After searching their records, Defendants produced four grievances, dated from August 6, 2009, until November 5, 2009. (Id. ¶ 14 & Exs. 2-5 to Houser Deck). However, none of these grievances relate to the allegations in Plaintiffs Complaint that Hoyle failed to allow him to declare a medical emergency on September 13, 2009. (See Doc. No. 1: Complaint at 18). Plaintiffs grievances during this time period concern a third man being in his cell, complaints about diabetes, toilet paper, and a kidney stone. (Doc. No. 47-2: Houser Deck ¶ 14 & Houser Deck Exs. 2-5).

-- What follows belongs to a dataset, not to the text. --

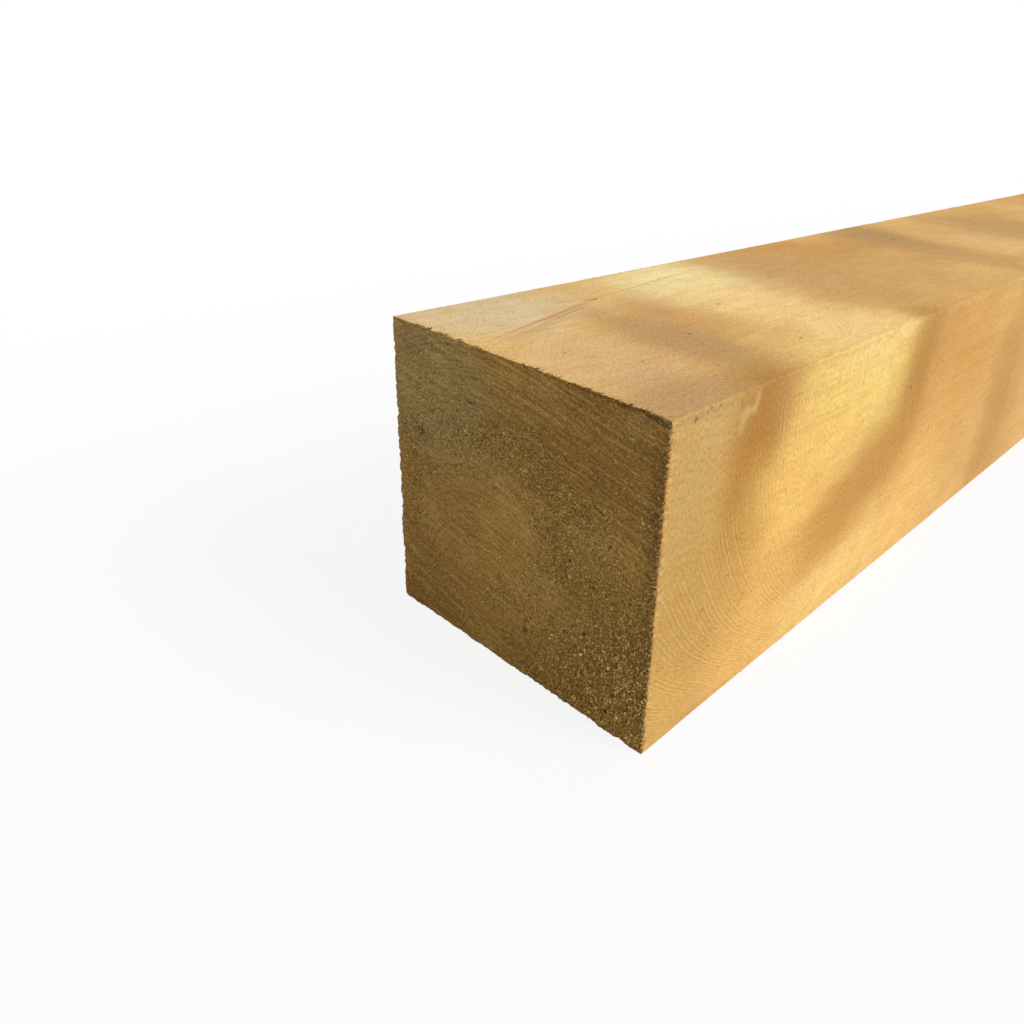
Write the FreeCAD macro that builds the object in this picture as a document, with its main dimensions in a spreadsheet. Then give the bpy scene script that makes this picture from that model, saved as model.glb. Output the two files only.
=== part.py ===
"""Square-sawn hardwood post, lying on one of its long faces, drawn in millimetres.

The post is one piece of timber, sawn lengthways out of a log: a square section, four long arrises
and two ends. Its near end is still the log's own chainsaw crosscut, which leans, so the top edge
reaches further out than the bottom edge. Its far end is cut square. Three of the arrises are sharp
from the saw, and the fourth, at the bottom on the +Y side, is worn round.

Frame: +X runs along the post towards the square-cut end and +Z is up. The origin is on the floor,
under the middle of the post's box.
"""

import FreeCAD
import Part
import Sketcher

import math
import os

DOCUMENT = "timber_post"
NODE = "post"
SHEET = "Dimensions"

# Driving dimensions: alias, value and meaning. Lengths are in millimetres, the angle in degrees.
DIMENSIONS = [
    ("post_length", 2400.0, "length of the top face, from end to end"),
    ("section_width", 200.0, "width of the section, across Y"),
    ("section_depth", 200.0, "depth of the section, up Z"),
    ("end_lean", 4.5, "lean of the near end from square, top edge outwards"),
    ("arris_top_left", 1.0, "radius of the top arris on the +Y side"),
    ("arris_top_right", 1.0, "radius of the top arris on the -Y side"),
    ("arris_bottom_left", 4.0, "radius of the worn bottom arris on the +Y side"),
    ("arris_bottom_right", 1.0, "radius of the bottom arris on the -Y side"),
]

# Each long arris: its radius cell, its side (+1 is +Y) and its level (+1 is the top face).
ARRISES = [
    ("arris_top_left", 1, 1),
    ("arris_top_right", -1, 1),
    ("arris_bottom_left", 1, -1),
    ("arris_bottom_right", -1, -1),
]

# Sketcher's own numbers: the ends of a line, and the sketch's two axes.
LINE_START, LINE_END = 1, 2
HORIZONTAL_AXIS, VERTICAL_AXIS = -1, -2

# Two positions closer than this are the same place, in millimetres.
NEAR = 0.01


def make_sheet(doc):
    """Spreadsheet with one row for each driving dimension: its meaning, then its aliased value."""
    sheet = doc.addObject("Spreadsheet::Sheet", SHEET)
    for row, (alias, value, meaning) in enumerate(DIMENSIONS, start=1):
        sheet.set(f"A{row}", meaning)
        sheet.set(f"B{row}", str(value))
        sheet.setAlias(f"B{row}", alias)
    doc.recompute()
    return sheet


def cell(alias):
    """Expression that reads a driving dimension from the sheet."""
    return f"<<{SHEET}>>.{alias}"


def sketch_side_profile(body, sheet):
    """Side view of the post on the body's XZ plane: a rectangle whose near end leans.

    It stands on the horizontal axis, and its top line is centred on the vertical one.
    """
    plane = next(item for item in body.Origin.OriginFeatures if item.Role == "XZ_Plane")
    sketch = body.newObject("Sketcher::SketchObject", "side_profile")
    sketch.AttachmentSupport = [(plane, "")]
    sketch.MapMode = "FlatFace"

    half_length = sheet.post_length / 2
    depth = sheet.section_depth
    run = depth * math.tan(math.radians(sheet.end_lean))
    corners = [
        FreeCAD.Vector(run - half_length, 0, 0),
        FreeCAD.Vector(half_length, 0, 0),
        FreeCAD.Vector(half_length, depth, 0),
        FreeCAD.Vector(-half_length, depth, 0),
    ]
    outline = list(zip(corners, corners[1:] + corners[:1]))
    bottom, far_end, top, near_end = [
        sketch.addGeometry(Part.LineSegment(start, end)) for start, end in outline
    ]

    chain = [bottom, far_end, top, near_end]
    for line, following in zip(chain, chain[1:] + chain[:1]):
        sketch.addConstraint(
            Sketcher.Constraint("Coincident", line, LINE_END, following, LINE_START)
        )
    sketch.addConstraint(Sketcher.Constraint("Horizontal", bottom))
    sketch.addConstraint(Sketcher.Constraint("Vertical", far_end))
    sketch.addConstraint(
        Sketcher.Constraint("PointOnObject", bottom, LINE_START, HORIZONTAL_AXIS)
    )
    sketch.addConstraint(
        Sketcher.Constraint("Symmetric", top, LINE_START, top, LINE_END, VERTICAL_AXIS)
    )

    bind_distance(sketch, "DistanceX", top, LINE_END, LINE_START, "length", cell("post_length"))
    bind_distance(sketch, "DistanceY", far_end, LINE_START, LINE_END, "depth", cell("section_depth"))
    lean_run = f"{cell('section_depth')} * tan({cell('end_lean')} * 1 deg)"
    bind_distance(sketch, "DistanceX", near_end, LINE_START, LINE_END, "lean_run", lean_run)
    return sketch


def bind_distance(sketch, kind, line, start, end, name, expression):
    """Named distance between the ends of a line, bound to an expression."""
    points = sketch.getPoint(line, start), sketch.getPoint(line, end)
    axis = "x" if kind == "DistanceX" else "y"
    length = getattr(points[1], axis) - getattr(points[0], axis)
    index = sketch.addConstraint(Sketcher.Constraint(kind, line, start, line, end, length))
    sketch.renameConstraint(index, name)
    sketch.setExpression(f"Constraints.{name}", expression)


def sawn_stock(body, profile):
    """The side profile padded both ways across Y to the section's width."""
    stock = body.newObject("PartDesign::Pad", "sawn_stock")
    stock.Profile = profile
    stock.SideType = "Symmetric"
    stock.setExpression("Length", cell("section_width"))
    return stock


def long_arris(shape, side, level):
    """Name of the edge along X where that side of the shape's box meets its top or its bottom."""
    box = shape.BoundBox
    y = box.YMax if side > 0 else box.YMin
    z = box.ZMax if level > 0 else box.ZMin
    for index, edge in enumerate(shape.Edges, start=1):
        ends = [vertex.Point for vertex in edge.Vertexes]
        if all(abs(end.y - y) < NEAR and abs(end.z - z) < NEAR for end in ends):
            return f"Edge{index}"
    raise ValueError(f"the post has no long arris at side {side}, level {level}")


def round_arrises(doc, body, stock):
    """Rounds the four long arrises one after another, each to the radius in its own cell."""
    feature = stock
    for alias, side, level in ARRISES:
        edge = long_arris(feature.Shape, side, level)
        rounded = body.newObject("PartDesign::Fillet", f"round_{alias}")
        rounded.Base = (feature, [edge])
        rounded.setExpression("Radius", cell(alias))
        doc.recompute()
        feature = rounded
    return feature


def check(doc, body, sheet):
    """Stops the build if an object failed, or if the post isn't one valid solid of its sizes."""
    for item in doc.Objects:
        if {"Invalid", "Error"} & set(item.State):
            raise RuntimeError(f"{item.Label} did not build: {item.State}")
    shape = body.Shape
    if shape.isNull() or not shape.isValid() or len(shape.Solids) != 1:
        raise RuntimeError(f"{body.Label} is not one valid solid")

    run = sheet.section_depth * math.tan(math.radians(sheet.end_lean))
    corner_loss = 1 - math.pi / 4
    section = sheet.section_width * sheet.section_depth
    section -= sum(corner_loss * getattr(sheet, alias) ** 2 for alias, _, _ in ARRISES)
    expected = section * (sheet.post_length - run / 2)
    if abs(shape.Volume / expected - 1) > 1e-4:
        raise RuntimeError(f"{body.Label} holds {shape.Volume} mm3 and should hold {expected}")


def main():
    """Builds the document, checks it and writes the post's STEP file."""
    doc = FreeCAD.newDocument(DOCUMENT)
    sheet = make_sheet(doc)

    body = doc.addObject("PartDesign::Body", NODE)
    body.Label = NODE
    stock = sawn_stock(body, sketch_side_profile(body, sheet))
    doc.recompute()
    body.Tip = round_arrises(doc, body, stock)
    doc.recompute()
    check(doc, body, sheet)

    os.makedirs("parts", exist_ok=True)
    body.Shape.exportStep(os.path.join("parts", f"{body.Label}.step"))


main()
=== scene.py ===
"""Square-sawn hardwood post: sawn faces, a rough chainsawn end and a square-cut end.

The post is one closed surface that stands for the CAD node "post". Torn fibres on its ends and
along its arrises are small separate slivers and crumbs. Every pattern in the wood comes from the
same growth rings, so the arcs on an end and the figure on a long face belong together.

Lengths are in metres. +X runs along the post to the square-cut end and +Z is up.
"""

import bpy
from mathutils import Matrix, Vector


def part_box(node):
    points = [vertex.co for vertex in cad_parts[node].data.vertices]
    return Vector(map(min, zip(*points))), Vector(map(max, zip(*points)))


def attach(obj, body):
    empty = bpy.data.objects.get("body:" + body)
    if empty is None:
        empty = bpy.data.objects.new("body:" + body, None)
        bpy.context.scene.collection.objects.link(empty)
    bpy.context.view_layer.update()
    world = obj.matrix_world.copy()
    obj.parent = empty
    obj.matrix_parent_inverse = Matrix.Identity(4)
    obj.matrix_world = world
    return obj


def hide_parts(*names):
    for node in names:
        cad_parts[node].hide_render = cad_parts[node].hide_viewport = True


bl_info = {
    "name": "Sawn timber post",
    "version": (1, 0, 0),
    "blender": (4, 5, 0),
    "location": "3D View > Sidebar > Timber post",
    "description": "Builds a square-sawn hardwood post with a rough chainsawn end",
    "category": "Add Mesh",
}

import itertools
import math

import bpy
import numpy as np
from bpy.props import FloatProperty, FloatVectorProperty, IntProperty, PointerProperty
from mathutils import Matrix, Vector

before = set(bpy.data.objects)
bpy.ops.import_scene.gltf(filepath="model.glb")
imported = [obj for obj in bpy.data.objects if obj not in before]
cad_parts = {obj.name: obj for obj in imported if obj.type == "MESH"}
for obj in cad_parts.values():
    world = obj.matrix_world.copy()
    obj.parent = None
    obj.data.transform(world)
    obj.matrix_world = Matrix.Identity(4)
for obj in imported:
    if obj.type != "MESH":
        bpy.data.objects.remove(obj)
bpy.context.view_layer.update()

NODE = "post"
BODY = "root"
MM = 0.001

LOW, HIGH = (np.array(corner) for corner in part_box(NODE))
LENGTH, WIDTH, DEPTH = HIGH - LOW


def near_end_lean():
    """How far the near end's bottom edge lies behind its top edge, read from the CAD solid."""
    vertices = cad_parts[NODE].data.vertices
    points = np.empty(len(vertices) * 3)
    vertices.foreach_get("co", points)
    points = points.reshape(-1, 3)
    low_half = points[points[:, 2] < LOW[2] + DEPTH * 0.01]
    return float(low_half[:, 0].min() - LOW[0])


LEAN = near_end_lean()


def display(red, green, blue):
    """Linear colour for a colour given as it looks on a display, each part from 0 to 255."""
    parts = np.array([red, green, blue]) / 255
    linear = np.where(parts <= 0.04045, parts / 12.92, ((parts + 0.055) / 1.055) ** 2.4)
    return tuple(float(part) for part in linear)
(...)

The grievance concerning the kidney stone was filed on September 10, 2009, three days before Defendant Hoyle’s al*685leged failure to allow him to declare a medical emergency. (Id. at Ex. 5). In addition, the September 10, 2009, grievance does not name Defendant Hoyle as required by the Jail’s grievance policy. (Id. ¶ 8, Houser Decl. Ex. 1 at 3; Ex. 5). In response to this grievance, the Sheriffs Office informed Plaintiff that they talked with the nurse on September 11, 2009, and that she was giving him “better pain meds” and “every attempt to help you is being done.” (Houser Decl. Ex. 5). There is no record that Plaintiff appealed the response to this or any other grievance as required by the Jail’s grievance policy. (Houser Decl. ¶¶ 12-14 & Houser Decl. Ex. 1 at 4). Thus, Defendants have shown that Plaintiff has failed to exhaust administrative remedies with regard to his claims related to the period of incarceration from August 6, 2009, to September 15, 2009. The evidence of record also indicates that Plaintiff did not file any grievances from November 5, 2009, until November 17, 2009. (Id. ¶ 15). As a result, he has also not exhausted his administrative remedies as to claims related to this period of incarceration.

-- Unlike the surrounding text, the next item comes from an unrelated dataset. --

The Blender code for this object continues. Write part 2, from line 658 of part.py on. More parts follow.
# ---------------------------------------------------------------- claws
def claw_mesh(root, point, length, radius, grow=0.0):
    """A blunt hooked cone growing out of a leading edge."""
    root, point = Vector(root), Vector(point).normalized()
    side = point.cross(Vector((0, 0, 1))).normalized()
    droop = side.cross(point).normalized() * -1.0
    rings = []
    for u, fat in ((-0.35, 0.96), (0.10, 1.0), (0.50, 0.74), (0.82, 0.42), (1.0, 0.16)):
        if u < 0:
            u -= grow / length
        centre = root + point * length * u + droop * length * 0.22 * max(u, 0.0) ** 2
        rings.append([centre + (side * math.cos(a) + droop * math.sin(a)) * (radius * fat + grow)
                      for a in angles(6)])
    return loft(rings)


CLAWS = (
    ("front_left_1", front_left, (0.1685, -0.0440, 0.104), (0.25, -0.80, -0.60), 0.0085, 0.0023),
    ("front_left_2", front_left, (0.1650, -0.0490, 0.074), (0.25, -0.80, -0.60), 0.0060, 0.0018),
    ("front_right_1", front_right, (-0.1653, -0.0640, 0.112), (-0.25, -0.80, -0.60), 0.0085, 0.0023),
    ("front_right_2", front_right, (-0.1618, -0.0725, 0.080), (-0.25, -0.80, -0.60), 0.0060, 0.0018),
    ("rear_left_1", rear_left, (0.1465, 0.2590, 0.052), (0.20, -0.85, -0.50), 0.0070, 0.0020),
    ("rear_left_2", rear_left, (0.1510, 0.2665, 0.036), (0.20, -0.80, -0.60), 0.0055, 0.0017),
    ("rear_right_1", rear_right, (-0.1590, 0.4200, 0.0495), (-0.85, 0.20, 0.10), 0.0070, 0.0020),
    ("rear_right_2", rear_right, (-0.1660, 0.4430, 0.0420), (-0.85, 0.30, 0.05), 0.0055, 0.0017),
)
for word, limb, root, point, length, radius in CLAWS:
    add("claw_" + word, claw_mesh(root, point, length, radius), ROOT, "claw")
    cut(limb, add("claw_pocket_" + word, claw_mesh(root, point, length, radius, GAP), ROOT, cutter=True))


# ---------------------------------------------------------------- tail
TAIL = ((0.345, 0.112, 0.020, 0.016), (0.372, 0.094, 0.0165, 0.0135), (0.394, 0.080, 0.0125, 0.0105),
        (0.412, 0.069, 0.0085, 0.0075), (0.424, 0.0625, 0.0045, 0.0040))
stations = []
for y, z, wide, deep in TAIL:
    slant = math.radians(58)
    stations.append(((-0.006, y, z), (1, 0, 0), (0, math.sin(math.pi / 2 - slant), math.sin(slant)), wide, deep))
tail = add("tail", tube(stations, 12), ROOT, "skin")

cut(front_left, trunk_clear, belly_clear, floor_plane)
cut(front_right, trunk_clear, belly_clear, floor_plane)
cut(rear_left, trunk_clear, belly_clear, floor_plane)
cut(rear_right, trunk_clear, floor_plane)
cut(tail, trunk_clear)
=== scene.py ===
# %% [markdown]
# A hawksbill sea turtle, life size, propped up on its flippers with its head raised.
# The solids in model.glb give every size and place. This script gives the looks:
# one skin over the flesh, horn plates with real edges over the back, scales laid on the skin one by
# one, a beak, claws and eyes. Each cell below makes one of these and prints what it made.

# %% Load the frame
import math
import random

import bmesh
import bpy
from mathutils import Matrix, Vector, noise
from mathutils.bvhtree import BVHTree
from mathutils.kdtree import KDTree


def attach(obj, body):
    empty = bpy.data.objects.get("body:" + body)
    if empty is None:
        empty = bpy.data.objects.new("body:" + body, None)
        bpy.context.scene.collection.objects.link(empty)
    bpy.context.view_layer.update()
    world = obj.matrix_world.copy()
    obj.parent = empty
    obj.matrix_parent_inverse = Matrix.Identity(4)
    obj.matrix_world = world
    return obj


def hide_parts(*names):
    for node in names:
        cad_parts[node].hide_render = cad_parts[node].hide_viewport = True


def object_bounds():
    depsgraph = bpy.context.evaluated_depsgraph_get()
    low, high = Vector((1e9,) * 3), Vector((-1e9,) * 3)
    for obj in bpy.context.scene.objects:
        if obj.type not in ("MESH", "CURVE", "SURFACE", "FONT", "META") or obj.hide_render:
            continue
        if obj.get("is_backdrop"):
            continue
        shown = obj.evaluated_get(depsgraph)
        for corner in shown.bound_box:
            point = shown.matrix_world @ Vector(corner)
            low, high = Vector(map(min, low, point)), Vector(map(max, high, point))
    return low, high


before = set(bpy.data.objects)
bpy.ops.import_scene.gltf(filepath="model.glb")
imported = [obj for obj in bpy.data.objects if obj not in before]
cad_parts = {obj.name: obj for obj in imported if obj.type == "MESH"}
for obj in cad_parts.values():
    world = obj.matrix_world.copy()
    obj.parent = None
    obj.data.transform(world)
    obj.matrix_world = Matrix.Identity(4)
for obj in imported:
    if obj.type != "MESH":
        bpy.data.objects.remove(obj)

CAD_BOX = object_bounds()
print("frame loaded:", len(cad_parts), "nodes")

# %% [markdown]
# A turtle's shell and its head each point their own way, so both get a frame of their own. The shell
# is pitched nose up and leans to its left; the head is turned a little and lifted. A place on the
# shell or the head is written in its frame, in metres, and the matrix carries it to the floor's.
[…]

Here, Defendants have shown that Plaintiff has failed to exhaust his administrative remedies with respect to the claims in his Complaint. Thus, his Complaint is subject to being dismissed without prejudice for failure to exhaust his administrative remedies.

In response, Plaintiff argues that he submitted numerous grievances that were not acknowledged by jail personnel, (Doc. No. 48: Response at 5). Plaintiff further claims that his mother talked with a jailer concerning a November 7, 2009 grievance. Plaintiff has not produced any of the allegedly lost grievances concerning the subject matter of his lawsuit. Plaintiff also claims that he wrote letters to both the Sheriff and Medical Examiner of Lincoln County. Plaintiff has not shown, however, how such letters amount to grievances under the jail’s grievance policy. Finally, and significantly, there has been absolutely no showing that, beyond filing grievances, Plaintiff took the necessary steps to exhaust the jail’s grievance policy through appealing any adverse determination. A plaintiff must first exhaust all levels of the available grievance procedure before commencing litigation in federal court. Porter v. Nussle, 534 U.S. at 524, 122 S.Ct. 983. Here, Plaintiff has simply failed to rebut Defendants’ showing that Plaintiff failed to exhaust his administrative remedies before filing this lawsuit. Plaintiffs Complaint will therefore be dismissed without prejudice for failure to exhaust his administrative remedies.

IV. CONCLUSION

IT IS, THEREFORE, ORDERED that:

1. Defendants’ Motions for Summary Judgment, (Doc. Nos. 47; 72), are GRANTED; and
2. Plaintiffs Complaint, (Doe. No. 1), is DISMISSED without prejudice for Plaintiffs failure to exhaust his administrative remedies before filing this action.